Finely, a candidate has shown the courage to call Social Security exactly what it is: disgraceful.  Now this issue can once again become part of the national debate and help propel John Sidney McCain to his rightful place as leader of the Fee World.  The problem is complicated beyond the understanding of non-economists and non-Presidential candidates, but let me break it down to the basics.

The problem: people get old and stop working, but don’t stop spending money.

Old (disgraceful) thinking: the government collects money through a payroll tax to put into a common account.  When someone retires, that person draws on the account based on how much he/she contributed over time.

New (graceful) thinking: a private, for-profit, non-government company collects money through a payroll tax to put into a common account minus expenses.  When someone retires, that person draws on the account based on how much he/she contributed over time minus handling fees.

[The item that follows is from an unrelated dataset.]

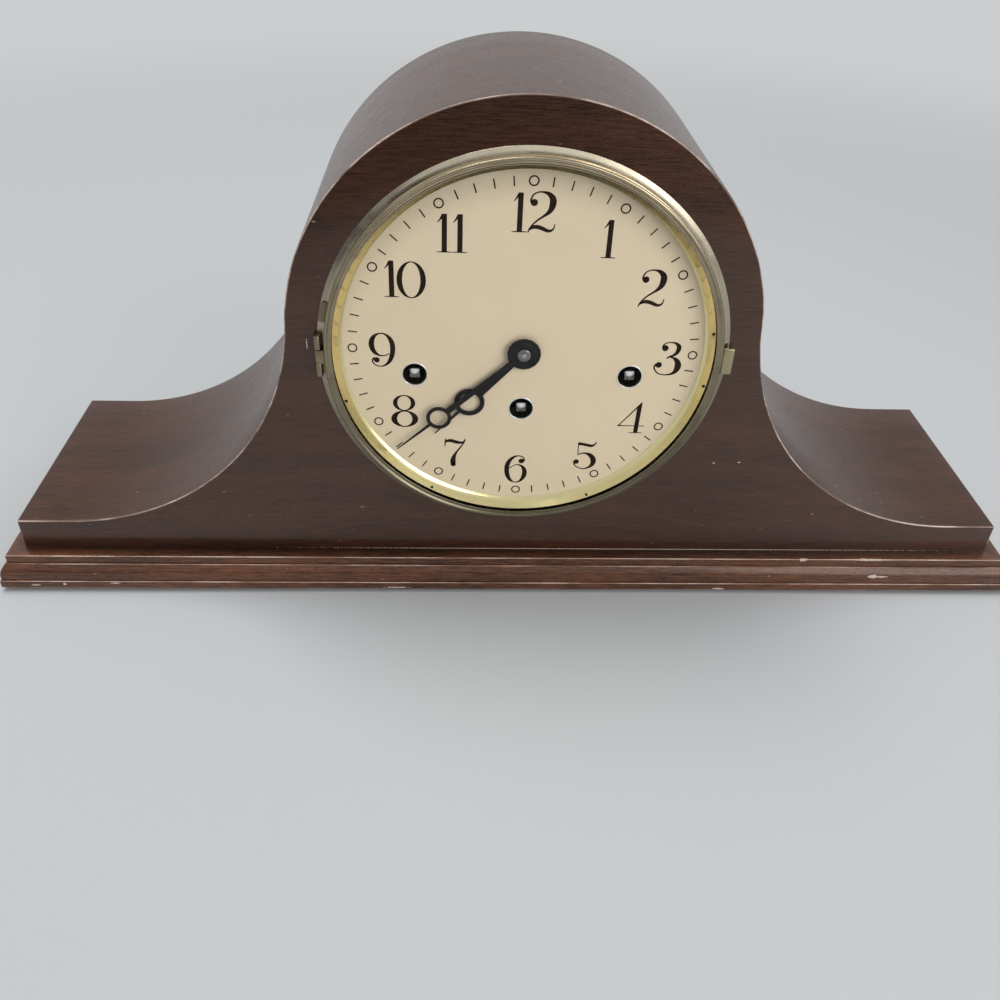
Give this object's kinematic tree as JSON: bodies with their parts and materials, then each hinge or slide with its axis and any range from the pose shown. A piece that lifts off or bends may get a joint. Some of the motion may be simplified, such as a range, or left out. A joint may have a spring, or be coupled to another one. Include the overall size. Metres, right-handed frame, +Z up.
{
  "type": "mantel clock",
  "caption": "Hump-backed wooden mantel clock with round glazed dial, opening bezel, spring movement with hour strike and rod chime, hinged back door and moulded base.",
  "frame": {"origin": "middle of the footprint's bounding box, on the surface the felt pads stand on", "axes": "+X to the right along the clock's width as seen from the front, +Y from the dial back through the case, +Z up"},
  "size_m": [0.529, 0.141, 0.2459],
  "materials": {
    "mahogany_veneer": "dark red-brown mahogany veneer, satin lacquer, fine level grain",
    "mahogany_moulding": "solid mahogany moulding, satin lacquer, redder than the veneer",
    "carcass_wood": "plain stained softwood and ply, unpolished inside",
    "felt": "pressed green wool felt",
    "gilt_brass": "lacquered brass, polished and a little dulled",
    "grey_brass": "brushed grey-gold sheet",
    "cream_dial": "matte cream printed dial",
    "clear_glass": "clear flat glass",
    "black_hand": "black lacquered steel",
    "movement_brass": "brushed clock brass",
    "movement_steel": "bright and blued steel",
    "cast_block": "black painted casting"
  },
  "bodies": {
    "case": {"back_board": "carcass_wood", "back_plate": "movement_brass", "base_board": "carcass_wood", "base_front_moulding": "mahogany_moulding", "base_left_moulding": "mahogany_moulding", "base_right_moulding": "mahogany_moulding", "bezel_hinge_fixed": "gilt_brass", "chime_rods": "movement_steel", "dial_pan": "grey_brass", "dial_plate": "cream_dial", "door_hinge_fixed": "gilt_brass", "end_blocks": "carcass_wood", "face_veneer": "mahogany_veneer", "felt_pads": "felt", "front_board": "carcass_wood", "front_plate": "movement_brass", "glue_cleats": "carcass_wood", "hammer_frame": "movement_brass", "hood_skin": "mahogany_veneer", "movement_feet": "movement_brass", "pillar_nuts": "movement_steel", "plate_pillars": "movement_brass", "rod_block": "cast_block"},
    "bezel_door": {"bezel": "gilt_brass", "bezel_glass": "clear_glass", "bezel_hinge_moving": "gilt_brass", "bezel_tab": "gilt_brass"},
    "back_door": {"back_door": "carcass_wood", "door_knob": "gilt_brass", "door_hinge_moving": "gilt_brass"},
    "minute_arbor": {"centre_arbor": "movement_brass", "minute_hand": "black_hand", "hand_nut": "gilt_brass"},
    "hour_pipe": {"hour_wheel": "movement_brass", "hour_hand": "black_hand"},
    "minute_wheel": {"minute_wheel": "movement_brass"},
    "intermediate_wheel": {"intermediate_wheel": "movement_brass"},
    "time_barrel": {"time_barrel": "movement_brass"},
    "third_wheel": {"third_wheel": "movement_brass"},
    "escape_wheel": {"escape_wheel": "movement_brass"},
    "pallet_lever": {"pallet_lever": "movement_steel"},
    "balance_wheel": {"balance_wheel": "movement_brass"},
    "strike_barrel": {"strike_barrel": "movement_brass"},
    "strike_second_wheel": {"strike_second_wheel": "movement_brass"},
    "strike_fly": {"strike_fly": "movement_brass"},
    "chime_barrel": {"chime_barrel": "movement_brass"},
    "chime_second_wheel": {"chime_second_wheel": "movement_brass"},
    "chime_fly": {"chime_fly": "movement_brass"},
    "chime_drum": {"chime_drum": "movement_brass"},
    "time_winding_arbor": {"time_winding_arbor": "movement_steel"},
    "time_click": {"time_click": "movement_steel"},
    "strike_winding_arbor": {"strike_winding_arbor": "movement_steel"},
    "strike_click": {"strike_click": "movement_steel"},
    "chime_winding_arbor": {"chime_winding_arbor": "movement_steel"},
    "chime_click": {"chime_click": "movement_steel"},
    "chime_hammer_1": {"chime_hammer_1": "movement_steel"},
    "chime_hammer_2": {"chime_hammer_2": "movement_steel"},
    "chime_hammer_3": {"chime_hammer_3": "movement_steel"},
    "chime_hammer_4": {"chime_hammer_4": "movement_steel"},
    "chime_hammer_5": {"chime_hammer_5": "movement_steel"}
  },
  "joints": [
    {"name": "bezel_hinge", "type": "hinge", "parent": "case", "child": "bezel_door", "pos_m": [-0.0924, -0.0612, 0.1337], "axis": [0, 0, -1], "range_deg": [0, 110]},
    {"name": "back_door_hinge", "type": "hinge", "parent": "case", "child": "back_door", "pos_m": [0.0837, 0.0628, 0.0867], "axis": [0, 0, -1], "range_deg": [0, 115]},
    {"name": "minute_arbor_turn", "type": "hinge", "parent": "case", "child": "minute_arbor", "pos_m": [0, -0.0187, 0.1337], "axis": [0, 1, 0], "continuous": true},
    {"name": "hour_pipe_turn", "type": "hinge", "parent": "case", "child": "hour_pipe", "pos_m": [0, -0.0564, 0.1337], "axis": [0, 1, 0], "continuous": true},
    {"name": "minute_wheel_turn", "type": "hinge", "parent": "case", "child": "minute_wheel", "pos_m": [0, -0.0385, 0.1517], "axis": [0, 1, 0], "continuous": true},
    {"name": "intermediate_wheel_turn", "type": "hinge", "parent": "case", "child": "intermediate_wheel", "pos_m": [0.021, -0.0187, 0.12131], "axis": [0, 1, 0], "continuous": true},
    {"name": "time_barrel_turn", "type": "hinge", "parent": "case", "child": "time_barrel", "pos_m": [0, -0.0187, 0.1034], "axis": [0, 1, 0], "continuous": true},
    {"name": "third_wheel_turn", "type": "hinge", "parent": "case", "child": "third_wheel", "pos_m": [-0.01602, -0.0187, 0.14823], "axis": [0, 1, 0], "continuous": true},
    {"name": "escape_wheel_turn", "type": "hinge", "parent": "case", "child": "escape_wheel", "pos_m": [-0.01167, -0.0187, 0.16446], "axis": [0, 1, 0], "continuous": true},
    {"name": "pallet_lever_rock", "type": "hinge", "parent": "case", "child": "pallet_lever", "pos_m": [0.00072, -0.0187, 0.16446], "axis": [0, 1, 0], "range_deg": [-3, 3]},
    {"name": "balance_swing", "type": "hinge", "parent": "case", "child": "balance_wheel", "pos_m": [0.01372, -0.0187, 0.16446], "axis": [0, 1, 0], "range_deg": [-120, 120], "stiffness_Nm_per_rad": 0.00003},
    {"name": "strike_second_wheel_turn", "type": "hinge", "parent": "case", "child": "strike_second_wheel", "pos_m": [0.05, -0.0187, 0.1488], "axis": [0, 1, 0], "continuous": true},
    {"name": "strike_barrel_turn", "type": "hinge", "parent": "case", "child": "strike_barrel", "pos_m": [0.05, -0.0187, 0.1212], "axis": [0, 1, 0], "continuous": true},
    {"name": "strike_fly_turn", "type": "hinge", "parent": "case", "child": "strike_fly", "pos_m": [0.06645, -0.0187, 0.1583], "axis": [0, 1, 0], "continuous": true},
    {"name": "chime_second_wheel_turn", "type": "hinge", "parent": "case", "child": "chime_second_wheel", "pos_m": [-0.05, -0.0187, 0.1488], "axis": [0, 1, 0], "continuous": true},
    {"name": "chime_barrel_turn", "type": "hinge", "parent": "case", "child": "chime_barrel", "pos_m": [-0.05, -0.0187, 0.1212], "axis": [0, 1, 0], "continuous": true},
    {"name": "chime_fly_turn", "type": "hinge", "parent": "case", "child": "chime_fly", "pos_m": [-0.06645, -0.0187, 0.1583], "axis": [0, 1, 0], "continuous": true},
    {"name": "chime_drum_turn", "type": "hinge", "parent": "case", "child": "chime_drum", "pos_m": [-0.05, 0.0105, 0.12518], "axis": [0, 1, 0], "continuous": true},
    {"name": "time_winding_turn", "type": "hinge", "parent": "case", "child": "time_winding_arbor", "pos_m": [0, -0.0385, 0.1034], "axis": [0, 1, 0], "continuous": true},
    {"name": "time_click_lift", "type": "hinge", "parent": "case", "child": "time_click", "pos_m": [0.00955, -0.0392, 0.11295], "axis": [0, 1, 0], "range_deg": [0, 12], "stiffness_Nm_per_rad": 0.002},
    {"name": "strike_winding_turn", "type": "hinge", "parent": "case", "child": "strike_winding_arbor", "pos_m": [0.05, -0.0385, 0.1212], "axis": [0, 1, 0], "continuous": true},
    {"name": "strike_click_lift", "type": "hinge", "parent": "case", "child": "strike_click", "pos_m": [0.05955, -0.0392, 0.13075], "axis": [0, 1, 0], "range_deg": [0, 12], "stiffness_Nm_per_rad": 0.002},
    {"name": "chime_winding_turn", "type": "hinge", "parent": "case", "child": "chime_winding_arbor", "pos_m": [-0.05, -0.0385, 0.1212], "axis": [0, 1, 0], "continuous": true},
    {"name": "chime_click_lift", "type": "hinge", "parent": "case", "child": "chime_click", "pos_m": [-0.04045, -0.0392, 0.13075], "axis": [0, 1, 0], "range_deg": [0, 12], "stiffness_Nm_per_rad": 0.002},
    {"name": "chime_hammer_1_swing", "type": "hinge", "parent": "case", "child": "chime_hammer_1", "pos_m": [-0.036, 0.013, 0.0717], "axis": [0, 1, 0], "range_deg": [0, 12], "stiffness_Nm_per_rad": 0.02},
    {"name": "chime_hammer_2_swing", "type": "hinge", "parent": "case", "child": "chime_hammer_2", "pos_m": [-0.036, 0.02, 0.0717], "axis": [0, 1, 0], "range_deg": [0, 12], "stiffness_Nm_per_rad": 0.02},
    {"name": "chime_hammer_3_swing", "type": "hinge", "parent": "case", "child": "chime_hammer_3", "pos_m": [-0.036, 0.027, 0.0717], "axis": [0, 1, 0], "range_deg": [0, 12], "stiffness_Nm_per_rad": 0.02},
    {"name": "chime_hammer_4_swing", "type": "hinge", "parent": "case", "child": "chime_hammer_4", "pos_m": [-0.036, 0.034, 0.0717], "axis": [0, 1, 0], "range_deg": [0, 12], "stiffness_Nm_per_rad": 0.02},
    {"name": "chime_hammer_5_swing", "type": "hinge", "parent": "case", "child": "chime_hammer_5", "pos_m": [-0.036, 0.041, 0.0717], "axis": [0, 1, 0], "range_deg": [0, 12], "stiffness_Nm_per_rad": 0.02}
  ],
  "couplings": [
    {"joint": "hour_pipe_turn", "follows": "minute_arbor_turn", "ratio": 0.083333},
    {"joint": "minute_wheel_turn", "follows": "minute_arbor_turn", "ratio": -0.33333},
    {"joint": "intermediate_wheel_turn", "follows": "minute_arbor_turn", "ratio": -0.27778},
    {"joint": "time_barrel_turn", "follows": "minute_arbor_turn", "ratio": 0.041667},
    {"joint": "third_wheel_turn", "follows": "minute_arbor_turn", "ratio": -6},
    {"joint": "escape_wheel_turn", "follows": "minute_arbor_turn", "ratio": 36},
    {"joint": "strike_barrel_turn", "follows": "strike_second_wheel_turn", "ratio": -0.15},
    {"joint": "strike_fly_turn", "follows": "strike_second_wheel_turn", "ratio": -5.3333},
    {"joint": "chime_barrel_turn", "follows": "chime_second_wheel_turn", "ratio": -0.15},
    {"joint": "chime_fly_turn", "follows": "chime_second_wheel_turn", "ratio": -5.3333},
    {"joint": "chime_drum_turn", "follows": "chime_second_wheel_turn", "ratio": -0.5}
  ]
}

The old, disgraceful method has no easy mechanism for adjusting the amount of monies coming in without raising taxes.  Raising taxes is un-American (don’t let the flag pins those IRS folks are wearing fool you).

The advantage of turning over management of retirement plans to private, for-profit, non-government companies is something we economists like to call “fine print”.  A private, for-profit, non-government company can manage retirement accounts exactly the way they manage credit cards.  We all have credit cards and we’ve all seen the television advertisements that demonstrate how much more smoothly everything runs when we all use them.  A privatized retirement system would be just like that.


Comments (4)

I've never had a Credit Card. Visa & CapOne, et al. can go f#$% themselves.

I can't tell if this is snark or not. Even if you're really arguing for Privatized Social Security accounts, I'm all for this post taking up server space. Any post about any subject in the world that is non-FISA is better than a friggin' FISA post.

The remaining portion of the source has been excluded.